People v. Moore

Mikoll and Harvey, JJ.,

concur in part and dissent in part in a memorandum by Mikoll, J. Mikoll, J. (concurring in part and dissenting in part). We respectfully dissent.

Defendants contend that the People had a full and fair opportunity to sustain the sufficiency of the eavesdropping warrant in the Chenango County case and that, in failing to do so, they should be foreclosed from a second opportunity on the ground of collateral estoppel. Reargument was denied on the basis that the issue of probable cause was an unmixed question of law to which the concept did not apply. Supreme Court also held, citing Matter of McGrath v Gold (36 NY2d 406), that the issue of probable cause had not been finally determined in the Chenango County case, thus making collateral estoppel inapplicable.

Although the majority did not address the People’s conten*898tion that defendants, by their pleas of guilty, forfeited their right to appeal the denial of their suppression motions, by reviewing the matter, the majority has by implication concluded that under CPL 710.70 (2) Supreme Court’s order denying suppression is a final order which is appealable. With this we concur.

We note also that, contrary to Supreme Court’s holding, the question of probable cause is a mixed question of law and fact to which collateral estoppel is applicable if certain criteria are met (People v McGriff, 130 AD2d 141, 142). In People v Goodman (69 NY2d 32, 38), the Court of Appeals noted: "Before collateral estoppel may be applied in a subsequent criminal case, there must be an identity of parties * * * and issues * * * and a prior proceeding resulting in a final and valid judgment * * * in which the party opposing the estoppel had a 'full and fair opportunity’ to litigate [citations omitted]”.

Here, after County Court granted the motion to suppress in the Chenango County case upon concluding that the eavesdropping warrant was not issued upon probable cause, the indictment was dismissed. County Court set forth detailed findings of fact and conclusions of law that were fully litigated. The indictment in the Chenango County case was dismissed on motion of the People, made April 14, 1987, for lack of evidence to proceed as a consequence of the suppression order and, therefore, the "suppression order is a final order that is capable of working a collateral estoppel effect if the other prerequisites of the doctrine are found to exist” (People v Nieves, 106 Misc 2d 395, 398).

The fact that the People could have sought authorization to resubmit the charges under CPL 210.20 (4) does not mean that this was not a final decision to which the doctrine of collateral estoppel could apply. Such reasoning overlooks the effect of County Court’s dismissal of the indictment in the order of suppression. It has been held that "[dismissal of the indictment simultaneously with the suppression of statements guarantees finality, and renders the filing of a statement pursuant to CPL 450.50 (1) unnecessary” (People v Townsend, 127 AD2d 505, 507, lv denied 69 NY2d 1011; see, People v Brooks, 54 AD2d 333, 336-337; see also, People v Midgett, 86 Misc 2d 1003, 1005).

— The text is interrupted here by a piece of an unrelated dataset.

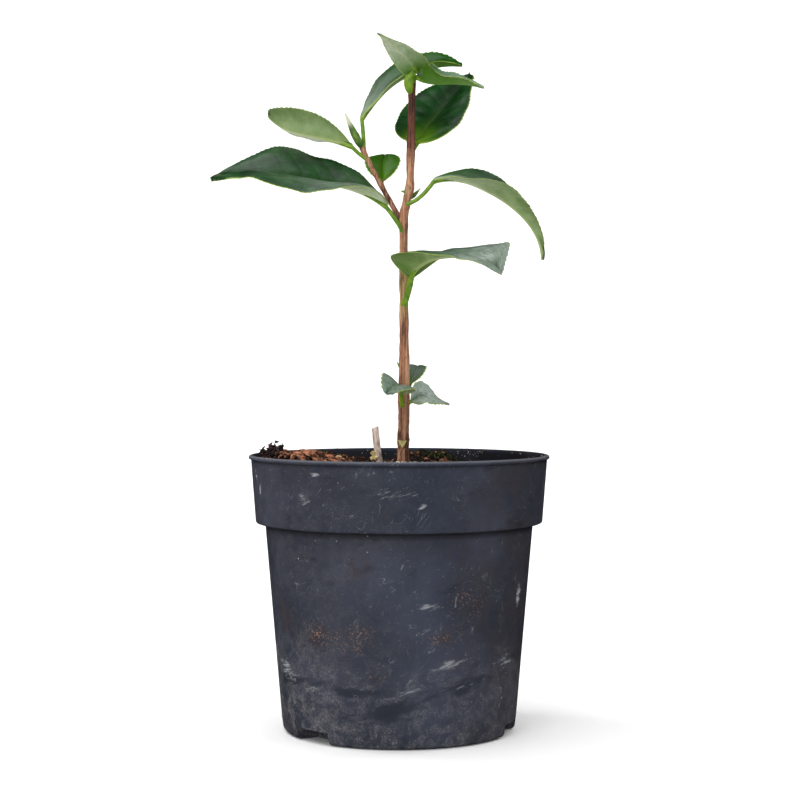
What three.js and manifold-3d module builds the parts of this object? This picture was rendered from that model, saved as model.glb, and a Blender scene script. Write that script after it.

As an aside, we note that charges can be resubmitted under CPL 210.20 to the same or a different Grand Jury when an indictment is dismissed. We also note that the People have not made any motion to resubmit the charges to a Grand Jury *899since their motion to dismiss was made on April 17, 1987. Such a length of time would foreclose a resubmission. The statute states that resubmission must be made upon the dismissal of the indictment. This has been interpreted to be in a timely fashion. The length of time herein involved would foreclose resubmission (see, People v Shukla, 58 AD2d 879, affd 44 NY2d 756; People v Jenkins, 39 AD2d 924, 925; People v Maldanado, 97 Misc 2d 653, 657).

The identity of issues criteria is met in both proceedings: the question of the validity of the eavesdropping warrant, whether in Chenango County Court or Supreme Court, Tompkins County, is dependent upon whether the hearsay information which served as a predicate for the warrant came from an informant with an adequate basis of knowledge and demonstrated reliability. Both cases involve the same warrant, the same warrant application and the same informant. Accordingly, the determination as to whether there was probable cause for such a warrant should in no way be affected by the particular defendant involved or the particular court involved (see, People v McGriff, 130 AD2d 141, 150, supra). Additionally, there is an identity of the parties involved for purposes of invoking the doctrine of collateral estoppel. The prosecuting agencies "both speak in the name of the People of the State of New York, albeit under the direction of different District Attorneys” (supra).

As to whether the People had a fair and full opportunity to litigate the contested issue, we note that the issue of probable cause was fully litigated in the determination in the Chenango County case currently being asserted against the People (see, People v Plevy, 67 AD2d 591, affd 52 NY2d 58). The People faced no impediment in the Chenango County case which would have had the effect of discouraging them from fully litigating the issue.

Accordingly, we would hold that collateral estoppel does apply to the suppression motions made by defendants in this case and the judgments should be reversed.